When there are a large number of applicants, make sure the materials are clear and focus on teaching.
If you get an interview, make sure the teaching demo is really at the CC level.
Also, make sure you know the education buzz words -- lately the trend is toward 'active learning' -- so make sure you can explain how you incorporate them into your teaching.
2. If you're coming in from either teaching or learning at a somewhat research oriented institution, the ability to apply the skills that you gained at said research institution is probably helpful. Example: if you're coming from an English grad program or rhet/comp program that emphasizes WAC or if you're coming from an Ed Ph.D. program that is well known for being interested in assessment design it seems like a good idea that you emphasize yoru ability to those skill sets in your t-t job at the cc during the interview process.
3. Collegiality and interest in being a good institutional citizen and departmental citizen.

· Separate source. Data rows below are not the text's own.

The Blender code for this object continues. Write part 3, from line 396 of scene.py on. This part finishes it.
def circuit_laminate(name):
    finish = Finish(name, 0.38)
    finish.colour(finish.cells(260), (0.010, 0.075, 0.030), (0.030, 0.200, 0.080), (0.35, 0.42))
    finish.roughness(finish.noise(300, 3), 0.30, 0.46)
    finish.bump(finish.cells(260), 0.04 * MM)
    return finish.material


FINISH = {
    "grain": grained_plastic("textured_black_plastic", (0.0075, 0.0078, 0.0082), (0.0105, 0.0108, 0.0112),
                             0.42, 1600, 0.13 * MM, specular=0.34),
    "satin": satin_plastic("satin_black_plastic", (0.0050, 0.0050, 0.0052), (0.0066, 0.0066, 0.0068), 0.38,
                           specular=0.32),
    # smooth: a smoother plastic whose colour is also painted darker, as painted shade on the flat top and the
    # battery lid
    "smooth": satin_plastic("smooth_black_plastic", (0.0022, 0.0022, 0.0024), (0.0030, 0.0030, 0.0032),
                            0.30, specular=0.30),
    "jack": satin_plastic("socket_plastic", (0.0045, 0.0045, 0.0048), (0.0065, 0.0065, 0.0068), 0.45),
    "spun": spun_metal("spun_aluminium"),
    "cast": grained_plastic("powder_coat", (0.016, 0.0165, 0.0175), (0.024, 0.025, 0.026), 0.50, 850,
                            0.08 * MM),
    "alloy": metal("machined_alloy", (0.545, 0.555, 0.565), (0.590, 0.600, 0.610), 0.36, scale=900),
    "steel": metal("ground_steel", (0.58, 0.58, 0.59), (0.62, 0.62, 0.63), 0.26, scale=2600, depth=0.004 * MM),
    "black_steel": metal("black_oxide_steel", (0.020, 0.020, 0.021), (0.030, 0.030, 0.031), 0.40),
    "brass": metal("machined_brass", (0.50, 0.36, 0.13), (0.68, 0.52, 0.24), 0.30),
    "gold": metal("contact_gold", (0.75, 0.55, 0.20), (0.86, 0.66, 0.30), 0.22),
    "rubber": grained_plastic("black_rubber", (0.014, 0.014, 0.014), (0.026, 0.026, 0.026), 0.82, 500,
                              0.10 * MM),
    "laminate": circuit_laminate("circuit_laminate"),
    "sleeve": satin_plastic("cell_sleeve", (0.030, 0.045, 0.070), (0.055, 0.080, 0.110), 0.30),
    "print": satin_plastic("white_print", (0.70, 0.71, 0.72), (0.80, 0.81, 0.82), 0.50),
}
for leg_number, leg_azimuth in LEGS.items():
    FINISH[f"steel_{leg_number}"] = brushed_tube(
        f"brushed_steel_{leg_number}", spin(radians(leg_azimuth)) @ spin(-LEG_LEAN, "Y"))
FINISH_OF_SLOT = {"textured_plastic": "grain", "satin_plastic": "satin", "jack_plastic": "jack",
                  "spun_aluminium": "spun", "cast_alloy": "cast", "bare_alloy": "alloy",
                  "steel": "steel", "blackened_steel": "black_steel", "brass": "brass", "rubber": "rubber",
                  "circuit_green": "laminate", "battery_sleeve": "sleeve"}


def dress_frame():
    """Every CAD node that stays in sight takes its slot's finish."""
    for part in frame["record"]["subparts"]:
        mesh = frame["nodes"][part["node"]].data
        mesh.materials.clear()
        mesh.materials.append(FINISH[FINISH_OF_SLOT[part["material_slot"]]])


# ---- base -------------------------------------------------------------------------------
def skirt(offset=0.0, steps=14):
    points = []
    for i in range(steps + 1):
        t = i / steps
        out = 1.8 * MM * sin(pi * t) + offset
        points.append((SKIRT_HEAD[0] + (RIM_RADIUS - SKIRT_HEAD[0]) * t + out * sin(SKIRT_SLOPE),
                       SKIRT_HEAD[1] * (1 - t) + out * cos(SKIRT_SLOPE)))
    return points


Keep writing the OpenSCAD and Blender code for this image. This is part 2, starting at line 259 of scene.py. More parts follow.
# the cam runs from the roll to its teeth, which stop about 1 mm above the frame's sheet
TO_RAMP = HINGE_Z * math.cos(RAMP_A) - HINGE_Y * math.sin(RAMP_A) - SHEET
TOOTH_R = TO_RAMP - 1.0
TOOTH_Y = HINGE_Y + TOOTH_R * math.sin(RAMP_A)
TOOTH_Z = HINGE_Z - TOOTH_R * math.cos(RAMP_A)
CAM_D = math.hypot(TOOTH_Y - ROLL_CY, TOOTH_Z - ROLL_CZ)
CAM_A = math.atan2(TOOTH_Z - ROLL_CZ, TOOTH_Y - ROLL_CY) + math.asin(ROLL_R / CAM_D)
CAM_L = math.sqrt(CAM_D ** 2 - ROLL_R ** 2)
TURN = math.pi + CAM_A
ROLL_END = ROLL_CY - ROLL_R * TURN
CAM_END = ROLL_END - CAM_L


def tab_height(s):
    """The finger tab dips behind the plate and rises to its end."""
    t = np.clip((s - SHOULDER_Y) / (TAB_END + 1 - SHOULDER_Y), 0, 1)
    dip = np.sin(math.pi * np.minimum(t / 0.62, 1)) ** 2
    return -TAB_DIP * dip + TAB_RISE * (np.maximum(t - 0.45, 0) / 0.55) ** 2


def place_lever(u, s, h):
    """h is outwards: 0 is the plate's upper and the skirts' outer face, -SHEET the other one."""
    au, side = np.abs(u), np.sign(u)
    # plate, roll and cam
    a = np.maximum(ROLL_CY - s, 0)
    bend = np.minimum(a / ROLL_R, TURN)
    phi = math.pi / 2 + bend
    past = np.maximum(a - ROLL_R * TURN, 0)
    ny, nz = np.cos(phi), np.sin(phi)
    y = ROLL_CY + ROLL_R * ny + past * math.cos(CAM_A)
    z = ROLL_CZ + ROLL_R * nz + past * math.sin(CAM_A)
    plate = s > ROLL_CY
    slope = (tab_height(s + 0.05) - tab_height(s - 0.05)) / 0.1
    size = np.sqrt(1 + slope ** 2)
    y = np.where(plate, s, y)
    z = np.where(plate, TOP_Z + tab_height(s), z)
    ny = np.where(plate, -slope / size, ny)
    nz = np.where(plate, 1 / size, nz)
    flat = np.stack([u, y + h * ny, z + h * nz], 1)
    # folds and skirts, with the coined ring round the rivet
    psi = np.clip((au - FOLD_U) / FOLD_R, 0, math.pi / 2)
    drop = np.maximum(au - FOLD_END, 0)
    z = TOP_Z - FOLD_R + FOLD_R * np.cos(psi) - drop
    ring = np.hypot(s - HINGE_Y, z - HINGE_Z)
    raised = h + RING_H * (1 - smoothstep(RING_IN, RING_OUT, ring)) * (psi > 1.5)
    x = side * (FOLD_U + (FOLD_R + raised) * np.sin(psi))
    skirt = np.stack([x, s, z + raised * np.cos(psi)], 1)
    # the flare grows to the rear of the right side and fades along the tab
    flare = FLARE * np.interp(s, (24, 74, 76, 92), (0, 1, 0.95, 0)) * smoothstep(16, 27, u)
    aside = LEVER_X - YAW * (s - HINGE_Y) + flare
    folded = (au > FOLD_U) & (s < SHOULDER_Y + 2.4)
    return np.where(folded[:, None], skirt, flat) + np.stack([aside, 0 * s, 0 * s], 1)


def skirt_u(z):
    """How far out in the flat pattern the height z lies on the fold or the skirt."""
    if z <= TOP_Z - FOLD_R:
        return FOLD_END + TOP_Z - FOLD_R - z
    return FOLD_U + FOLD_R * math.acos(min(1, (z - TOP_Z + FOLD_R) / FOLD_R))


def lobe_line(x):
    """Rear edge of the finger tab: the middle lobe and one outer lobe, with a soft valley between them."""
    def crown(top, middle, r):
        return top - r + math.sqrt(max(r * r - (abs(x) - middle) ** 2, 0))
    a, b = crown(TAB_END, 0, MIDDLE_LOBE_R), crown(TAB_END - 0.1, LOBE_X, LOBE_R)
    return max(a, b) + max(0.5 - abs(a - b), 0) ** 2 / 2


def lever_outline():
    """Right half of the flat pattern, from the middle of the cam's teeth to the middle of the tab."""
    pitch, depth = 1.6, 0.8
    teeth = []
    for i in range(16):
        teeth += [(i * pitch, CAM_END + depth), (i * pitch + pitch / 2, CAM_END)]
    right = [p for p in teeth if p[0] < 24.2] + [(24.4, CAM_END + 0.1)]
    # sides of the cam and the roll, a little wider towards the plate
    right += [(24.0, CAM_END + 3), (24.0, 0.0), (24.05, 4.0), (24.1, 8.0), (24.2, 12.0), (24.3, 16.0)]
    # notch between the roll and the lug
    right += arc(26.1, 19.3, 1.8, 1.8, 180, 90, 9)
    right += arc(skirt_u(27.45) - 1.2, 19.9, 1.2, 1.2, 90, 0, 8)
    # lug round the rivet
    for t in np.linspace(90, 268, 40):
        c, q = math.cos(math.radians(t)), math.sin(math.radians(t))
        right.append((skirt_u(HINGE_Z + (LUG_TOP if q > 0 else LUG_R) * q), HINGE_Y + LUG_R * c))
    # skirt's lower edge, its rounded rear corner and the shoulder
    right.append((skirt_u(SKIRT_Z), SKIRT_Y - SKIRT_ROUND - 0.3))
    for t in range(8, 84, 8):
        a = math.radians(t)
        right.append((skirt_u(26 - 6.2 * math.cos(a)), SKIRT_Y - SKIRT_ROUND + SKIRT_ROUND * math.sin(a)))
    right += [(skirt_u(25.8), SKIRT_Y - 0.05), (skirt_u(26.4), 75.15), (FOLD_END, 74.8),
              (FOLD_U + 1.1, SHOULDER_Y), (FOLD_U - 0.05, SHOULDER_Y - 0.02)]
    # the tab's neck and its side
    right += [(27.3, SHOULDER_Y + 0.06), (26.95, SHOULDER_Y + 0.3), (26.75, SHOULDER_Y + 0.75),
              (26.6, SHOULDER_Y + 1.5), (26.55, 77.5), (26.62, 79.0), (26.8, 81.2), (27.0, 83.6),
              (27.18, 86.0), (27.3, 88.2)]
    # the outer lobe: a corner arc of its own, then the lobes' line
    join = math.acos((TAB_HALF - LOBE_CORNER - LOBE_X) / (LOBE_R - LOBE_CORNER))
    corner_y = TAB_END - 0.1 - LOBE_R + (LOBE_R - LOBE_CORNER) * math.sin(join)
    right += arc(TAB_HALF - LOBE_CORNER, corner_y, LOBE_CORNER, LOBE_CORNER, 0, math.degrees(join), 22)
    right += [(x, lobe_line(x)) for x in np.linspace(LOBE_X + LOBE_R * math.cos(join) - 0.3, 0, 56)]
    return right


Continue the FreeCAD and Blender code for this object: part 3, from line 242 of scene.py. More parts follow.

Pretty much all the traits I've mentioned either implicitly or explicitly relate to the most obvious necessary quality: a genuine passion for teaching which is buttressed by experience teaching in a diverse variety of classroom settings.
Dora (the person who posed the question)
I must say though, that I was a bit surprised to read where DD wrote:
"I wouldn't necessarily advise older grad students to consider cc's out of fear of age discrimination. That could happen anywhere."
Well, surprised only in that DD didn't point out that perhaps they shouldn't apply at his community college, since he has such an obvious case of the ___ against those over 50. Don't believe me, or choose to question this? Just read back through the discussions where he talks about the inability to hire faculty "his own age" because the old ones won't leave.
Yes, I realize the age of the graduates in question is 40, not 50, but hey, they will be 50 far sooner than those age 28, right?
I also realize that most often, DD's rants against those old folks is that they are no longer contributing as much as younger folks can or will, and so one could argue he is only referencing a "select group" of old farts. But alas, his brush is more often than not far "broader."